## Supplied material:

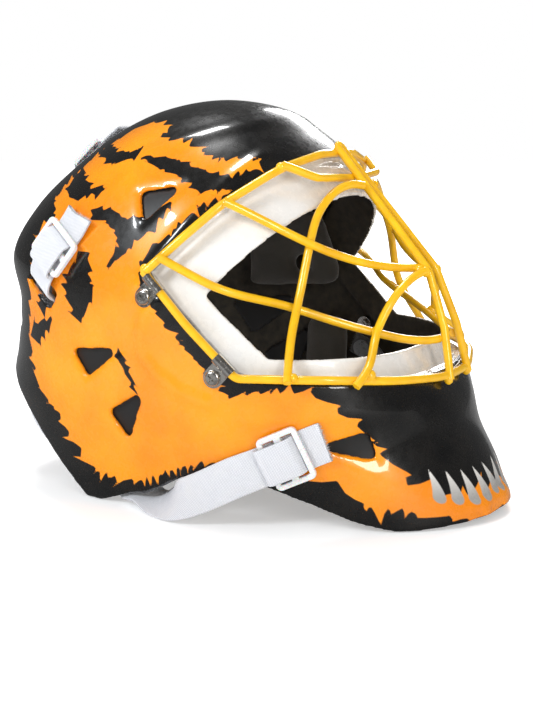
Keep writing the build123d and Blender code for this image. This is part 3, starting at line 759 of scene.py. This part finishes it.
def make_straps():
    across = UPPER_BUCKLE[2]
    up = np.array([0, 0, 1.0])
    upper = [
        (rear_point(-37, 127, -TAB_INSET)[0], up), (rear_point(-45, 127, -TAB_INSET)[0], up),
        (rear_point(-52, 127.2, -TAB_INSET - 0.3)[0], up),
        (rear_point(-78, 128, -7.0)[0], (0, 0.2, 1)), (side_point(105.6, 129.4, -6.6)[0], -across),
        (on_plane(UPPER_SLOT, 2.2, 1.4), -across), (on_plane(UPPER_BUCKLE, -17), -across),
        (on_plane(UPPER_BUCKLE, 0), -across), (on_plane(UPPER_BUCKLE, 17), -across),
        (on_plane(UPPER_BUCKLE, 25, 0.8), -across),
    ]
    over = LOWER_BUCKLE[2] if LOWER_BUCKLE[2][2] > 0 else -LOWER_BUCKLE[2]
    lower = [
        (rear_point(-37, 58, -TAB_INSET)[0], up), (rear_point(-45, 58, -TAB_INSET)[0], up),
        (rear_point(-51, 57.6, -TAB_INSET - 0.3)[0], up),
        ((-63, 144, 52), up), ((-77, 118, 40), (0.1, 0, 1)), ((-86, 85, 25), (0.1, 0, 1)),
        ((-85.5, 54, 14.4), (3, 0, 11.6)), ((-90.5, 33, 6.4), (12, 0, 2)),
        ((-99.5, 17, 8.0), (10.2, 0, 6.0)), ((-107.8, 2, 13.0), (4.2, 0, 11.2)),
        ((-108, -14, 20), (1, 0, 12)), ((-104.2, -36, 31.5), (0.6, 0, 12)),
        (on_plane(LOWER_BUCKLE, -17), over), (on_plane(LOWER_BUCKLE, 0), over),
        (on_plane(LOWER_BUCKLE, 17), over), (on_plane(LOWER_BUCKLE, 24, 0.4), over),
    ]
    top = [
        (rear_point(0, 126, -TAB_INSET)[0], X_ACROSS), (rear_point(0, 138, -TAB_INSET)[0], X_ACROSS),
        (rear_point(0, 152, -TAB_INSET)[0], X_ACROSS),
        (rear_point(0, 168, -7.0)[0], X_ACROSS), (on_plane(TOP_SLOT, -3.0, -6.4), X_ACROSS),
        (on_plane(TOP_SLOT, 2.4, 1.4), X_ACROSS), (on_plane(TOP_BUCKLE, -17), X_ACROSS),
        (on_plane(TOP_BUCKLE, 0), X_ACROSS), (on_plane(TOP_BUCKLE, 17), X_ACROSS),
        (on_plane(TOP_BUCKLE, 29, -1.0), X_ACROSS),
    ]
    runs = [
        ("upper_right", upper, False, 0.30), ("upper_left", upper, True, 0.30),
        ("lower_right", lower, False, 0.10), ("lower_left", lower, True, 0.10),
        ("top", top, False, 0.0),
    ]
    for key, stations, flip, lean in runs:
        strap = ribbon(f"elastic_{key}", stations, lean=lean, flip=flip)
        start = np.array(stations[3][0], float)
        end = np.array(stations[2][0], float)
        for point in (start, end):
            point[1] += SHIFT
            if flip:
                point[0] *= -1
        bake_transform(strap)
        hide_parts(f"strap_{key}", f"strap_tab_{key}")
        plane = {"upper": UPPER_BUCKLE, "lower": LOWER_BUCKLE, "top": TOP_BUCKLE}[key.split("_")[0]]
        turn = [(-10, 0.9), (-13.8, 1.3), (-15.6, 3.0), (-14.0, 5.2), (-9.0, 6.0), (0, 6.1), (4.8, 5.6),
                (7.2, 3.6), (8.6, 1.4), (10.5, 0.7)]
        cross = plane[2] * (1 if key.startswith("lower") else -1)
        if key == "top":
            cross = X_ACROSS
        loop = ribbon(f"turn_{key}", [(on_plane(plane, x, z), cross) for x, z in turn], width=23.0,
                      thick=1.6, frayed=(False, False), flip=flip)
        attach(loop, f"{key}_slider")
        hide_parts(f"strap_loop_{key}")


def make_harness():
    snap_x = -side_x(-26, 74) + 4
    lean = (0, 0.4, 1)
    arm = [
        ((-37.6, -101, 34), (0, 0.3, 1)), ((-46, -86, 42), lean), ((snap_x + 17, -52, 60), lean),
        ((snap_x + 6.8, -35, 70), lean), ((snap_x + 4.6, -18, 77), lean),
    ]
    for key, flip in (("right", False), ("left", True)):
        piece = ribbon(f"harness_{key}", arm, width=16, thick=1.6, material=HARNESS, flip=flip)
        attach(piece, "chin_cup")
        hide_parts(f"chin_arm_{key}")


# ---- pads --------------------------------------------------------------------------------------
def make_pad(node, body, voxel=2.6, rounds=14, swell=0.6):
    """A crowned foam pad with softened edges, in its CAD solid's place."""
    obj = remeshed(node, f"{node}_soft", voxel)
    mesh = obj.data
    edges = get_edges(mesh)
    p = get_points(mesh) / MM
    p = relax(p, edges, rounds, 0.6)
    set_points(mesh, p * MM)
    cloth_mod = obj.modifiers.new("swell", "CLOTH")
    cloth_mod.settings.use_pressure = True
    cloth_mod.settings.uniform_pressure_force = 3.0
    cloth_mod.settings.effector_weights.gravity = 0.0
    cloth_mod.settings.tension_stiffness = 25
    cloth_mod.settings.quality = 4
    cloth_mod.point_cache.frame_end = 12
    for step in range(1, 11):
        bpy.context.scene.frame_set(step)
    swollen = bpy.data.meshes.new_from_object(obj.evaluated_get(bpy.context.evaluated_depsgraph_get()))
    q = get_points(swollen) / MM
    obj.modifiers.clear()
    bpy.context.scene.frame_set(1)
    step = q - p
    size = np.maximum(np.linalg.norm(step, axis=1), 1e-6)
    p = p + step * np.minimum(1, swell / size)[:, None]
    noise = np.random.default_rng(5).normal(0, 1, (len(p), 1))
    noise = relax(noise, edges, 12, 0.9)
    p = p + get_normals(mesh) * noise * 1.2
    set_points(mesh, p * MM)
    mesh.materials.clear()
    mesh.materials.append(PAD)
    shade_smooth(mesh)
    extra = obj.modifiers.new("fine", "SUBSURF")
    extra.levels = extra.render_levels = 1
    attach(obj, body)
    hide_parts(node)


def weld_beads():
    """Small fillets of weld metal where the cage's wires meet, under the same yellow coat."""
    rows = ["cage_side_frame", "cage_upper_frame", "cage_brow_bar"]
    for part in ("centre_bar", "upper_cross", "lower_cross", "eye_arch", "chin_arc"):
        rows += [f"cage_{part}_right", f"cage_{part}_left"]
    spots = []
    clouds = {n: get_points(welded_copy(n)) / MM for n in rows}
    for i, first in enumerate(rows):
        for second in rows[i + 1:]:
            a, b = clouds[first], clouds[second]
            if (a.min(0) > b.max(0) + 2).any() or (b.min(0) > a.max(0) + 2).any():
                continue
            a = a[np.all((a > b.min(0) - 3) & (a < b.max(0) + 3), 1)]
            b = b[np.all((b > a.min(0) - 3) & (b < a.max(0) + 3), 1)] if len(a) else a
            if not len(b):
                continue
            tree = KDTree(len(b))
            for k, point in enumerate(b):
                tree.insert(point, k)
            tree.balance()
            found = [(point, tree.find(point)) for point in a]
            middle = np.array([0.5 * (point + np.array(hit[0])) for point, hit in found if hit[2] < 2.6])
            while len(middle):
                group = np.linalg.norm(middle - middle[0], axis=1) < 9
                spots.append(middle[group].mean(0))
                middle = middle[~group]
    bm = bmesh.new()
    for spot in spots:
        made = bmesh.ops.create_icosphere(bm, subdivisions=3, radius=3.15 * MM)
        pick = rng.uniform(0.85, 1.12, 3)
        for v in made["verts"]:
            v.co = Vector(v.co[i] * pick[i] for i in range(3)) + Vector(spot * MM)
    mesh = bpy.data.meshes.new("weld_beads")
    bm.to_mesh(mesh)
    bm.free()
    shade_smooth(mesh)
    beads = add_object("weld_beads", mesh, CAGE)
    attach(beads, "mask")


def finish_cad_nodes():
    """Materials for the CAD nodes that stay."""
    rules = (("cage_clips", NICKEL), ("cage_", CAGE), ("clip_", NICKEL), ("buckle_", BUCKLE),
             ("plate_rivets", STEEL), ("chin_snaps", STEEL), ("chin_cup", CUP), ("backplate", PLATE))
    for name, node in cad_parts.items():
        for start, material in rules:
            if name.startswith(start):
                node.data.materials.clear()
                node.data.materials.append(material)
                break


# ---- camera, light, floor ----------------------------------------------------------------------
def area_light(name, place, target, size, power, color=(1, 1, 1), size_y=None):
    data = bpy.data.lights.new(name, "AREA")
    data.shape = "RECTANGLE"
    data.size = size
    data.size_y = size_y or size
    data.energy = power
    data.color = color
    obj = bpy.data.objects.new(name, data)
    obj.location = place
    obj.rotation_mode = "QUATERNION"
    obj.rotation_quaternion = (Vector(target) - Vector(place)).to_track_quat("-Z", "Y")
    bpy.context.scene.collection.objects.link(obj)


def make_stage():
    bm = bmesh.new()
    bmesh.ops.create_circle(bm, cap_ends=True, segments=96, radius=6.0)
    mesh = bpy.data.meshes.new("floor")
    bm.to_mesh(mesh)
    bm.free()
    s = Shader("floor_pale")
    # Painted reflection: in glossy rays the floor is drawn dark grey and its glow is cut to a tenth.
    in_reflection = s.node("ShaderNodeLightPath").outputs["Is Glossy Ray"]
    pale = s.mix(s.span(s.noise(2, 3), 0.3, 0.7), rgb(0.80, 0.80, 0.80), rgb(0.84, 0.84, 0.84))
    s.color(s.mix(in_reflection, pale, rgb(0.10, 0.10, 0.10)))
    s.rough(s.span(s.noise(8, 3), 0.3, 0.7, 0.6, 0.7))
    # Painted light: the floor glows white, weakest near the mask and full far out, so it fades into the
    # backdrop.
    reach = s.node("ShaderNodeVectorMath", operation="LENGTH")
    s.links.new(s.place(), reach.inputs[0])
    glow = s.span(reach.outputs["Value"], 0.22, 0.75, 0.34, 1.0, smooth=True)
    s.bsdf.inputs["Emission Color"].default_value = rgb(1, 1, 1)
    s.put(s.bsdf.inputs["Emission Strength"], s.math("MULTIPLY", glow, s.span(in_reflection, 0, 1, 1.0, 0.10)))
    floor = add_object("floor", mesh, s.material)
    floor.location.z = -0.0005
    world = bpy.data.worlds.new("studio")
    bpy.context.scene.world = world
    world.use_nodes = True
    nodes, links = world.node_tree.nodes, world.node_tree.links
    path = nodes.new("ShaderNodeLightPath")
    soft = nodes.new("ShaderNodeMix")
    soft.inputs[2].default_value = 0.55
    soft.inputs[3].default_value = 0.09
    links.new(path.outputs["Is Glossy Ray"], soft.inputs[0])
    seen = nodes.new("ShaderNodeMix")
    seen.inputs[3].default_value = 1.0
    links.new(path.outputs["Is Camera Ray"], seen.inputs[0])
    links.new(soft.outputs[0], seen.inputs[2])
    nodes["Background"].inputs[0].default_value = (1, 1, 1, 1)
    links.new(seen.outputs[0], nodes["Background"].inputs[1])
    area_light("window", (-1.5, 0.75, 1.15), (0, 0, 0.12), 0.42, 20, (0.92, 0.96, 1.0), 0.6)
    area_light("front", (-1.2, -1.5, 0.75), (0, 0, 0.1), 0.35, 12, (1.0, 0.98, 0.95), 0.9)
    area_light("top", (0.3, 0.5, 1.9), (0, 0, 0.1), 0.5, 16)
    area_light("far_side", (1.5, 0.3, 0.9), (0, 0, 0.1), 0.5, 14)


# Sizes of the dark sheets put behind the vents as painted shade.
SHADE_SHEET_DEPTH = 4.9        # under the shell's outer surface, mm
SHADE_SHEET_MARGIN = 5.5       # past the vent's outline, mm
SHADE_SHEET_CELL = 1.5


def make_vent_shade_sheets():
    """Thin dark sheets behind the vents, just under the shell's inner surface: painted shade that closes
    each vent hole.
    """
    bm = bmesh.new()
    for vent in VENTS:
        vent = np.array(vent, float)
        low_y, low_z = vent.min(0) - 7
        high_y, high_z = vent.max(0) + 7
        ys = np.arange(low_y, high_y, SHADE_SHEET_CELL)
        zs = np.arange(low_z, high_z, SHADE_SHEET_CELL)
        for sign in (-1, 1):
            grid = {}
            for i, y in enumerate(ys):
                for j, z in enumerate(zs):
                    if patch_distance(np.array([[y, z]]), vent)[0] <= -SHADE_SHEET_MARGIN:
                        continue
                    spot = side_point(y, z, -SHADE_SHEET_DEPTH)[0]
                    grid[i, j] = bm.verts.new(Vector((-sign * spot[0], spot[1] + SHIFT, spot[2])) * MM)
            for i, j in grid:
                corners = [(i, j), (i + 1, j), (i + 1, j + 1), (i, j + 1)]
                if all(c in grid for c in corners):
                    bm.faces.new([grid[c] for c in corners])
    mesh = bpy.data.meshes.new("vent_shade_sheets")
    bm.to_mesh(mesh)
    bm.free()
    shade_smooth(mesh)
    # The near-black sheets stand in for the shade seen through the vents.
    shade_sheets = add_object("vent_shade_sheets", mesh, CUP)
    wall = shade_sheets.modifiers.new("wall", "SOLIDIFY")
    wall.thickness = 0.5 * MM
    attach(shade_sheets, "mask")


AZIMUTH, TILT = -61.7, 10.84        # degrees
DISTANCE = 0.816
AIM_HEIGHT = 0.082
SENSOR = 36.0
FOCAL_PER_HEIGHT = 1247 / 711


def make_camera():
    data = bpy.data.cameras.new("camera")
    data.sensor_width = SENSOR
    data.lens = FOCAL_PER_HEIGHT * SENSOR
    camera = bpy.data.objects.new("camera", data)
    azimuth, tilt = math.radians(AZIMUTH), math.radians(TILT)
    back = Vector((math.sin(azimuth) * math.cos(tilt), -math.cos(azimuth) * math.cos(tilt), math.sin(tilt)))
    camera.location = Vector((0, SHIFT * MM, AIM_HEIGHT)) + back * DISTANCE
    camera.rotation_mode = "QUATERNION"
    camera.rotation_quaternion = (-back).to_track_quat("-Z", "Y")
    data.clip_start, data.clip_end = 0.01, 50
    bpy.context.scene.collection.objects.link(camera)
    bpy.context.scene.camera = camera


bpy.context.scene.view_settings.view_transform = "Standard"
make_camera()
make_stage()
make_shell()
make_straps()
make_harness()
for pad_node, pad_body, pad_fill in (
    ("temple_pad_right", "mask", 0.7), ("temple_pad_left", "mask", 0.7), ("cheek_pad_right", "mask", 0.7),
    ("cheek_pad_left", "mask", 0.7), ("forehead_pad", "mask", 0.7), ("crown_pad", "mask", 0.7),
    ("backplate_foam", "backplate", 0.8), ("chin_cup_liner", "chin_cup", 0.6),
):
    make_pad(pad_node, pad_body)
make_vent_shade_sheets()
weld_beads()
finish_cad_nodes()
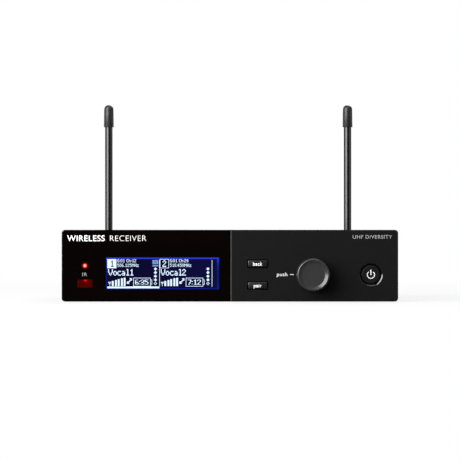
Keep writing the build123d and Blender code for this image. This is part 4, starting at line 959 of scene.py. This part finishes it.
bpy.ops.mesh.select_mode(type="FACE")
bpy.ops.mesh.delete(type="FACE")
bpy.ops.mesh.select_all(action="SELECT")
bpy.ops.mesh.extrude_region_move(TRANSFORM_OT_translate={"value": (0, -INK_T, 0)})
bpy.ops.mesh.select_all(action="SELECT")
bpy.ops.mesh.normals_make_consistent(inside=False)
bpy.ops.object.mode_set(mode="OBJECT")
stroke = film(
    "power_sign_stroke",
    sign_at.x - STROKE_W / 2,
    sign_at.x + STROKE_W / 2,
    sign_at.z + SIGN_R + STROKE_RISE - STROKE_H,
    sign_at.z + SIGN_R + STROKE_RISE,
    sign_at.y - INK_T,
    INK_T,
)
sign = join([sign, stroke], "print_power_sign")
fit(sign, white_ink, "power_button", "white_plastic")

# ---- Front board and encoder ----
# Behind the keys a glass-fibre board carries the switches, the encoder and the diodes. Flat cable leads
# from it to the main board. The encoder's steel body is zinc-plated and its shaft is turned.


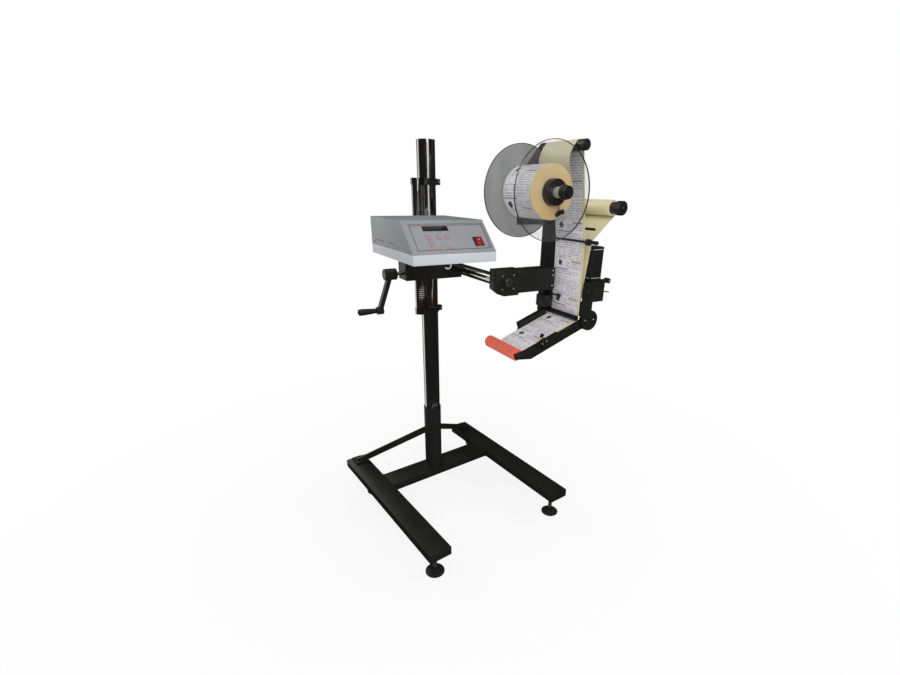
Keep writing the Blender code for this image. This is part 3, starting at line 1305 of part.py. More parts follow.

## Objective:
Which lines hold the word "attach"? Return all of them from the records above.

## Task response:
        attach(loop, f"{key}_slider")
        attach(piece, "chin_cup")
    attach(obj, body)
    attach(beads, "mask")
    attach(shade_sheets, "mask")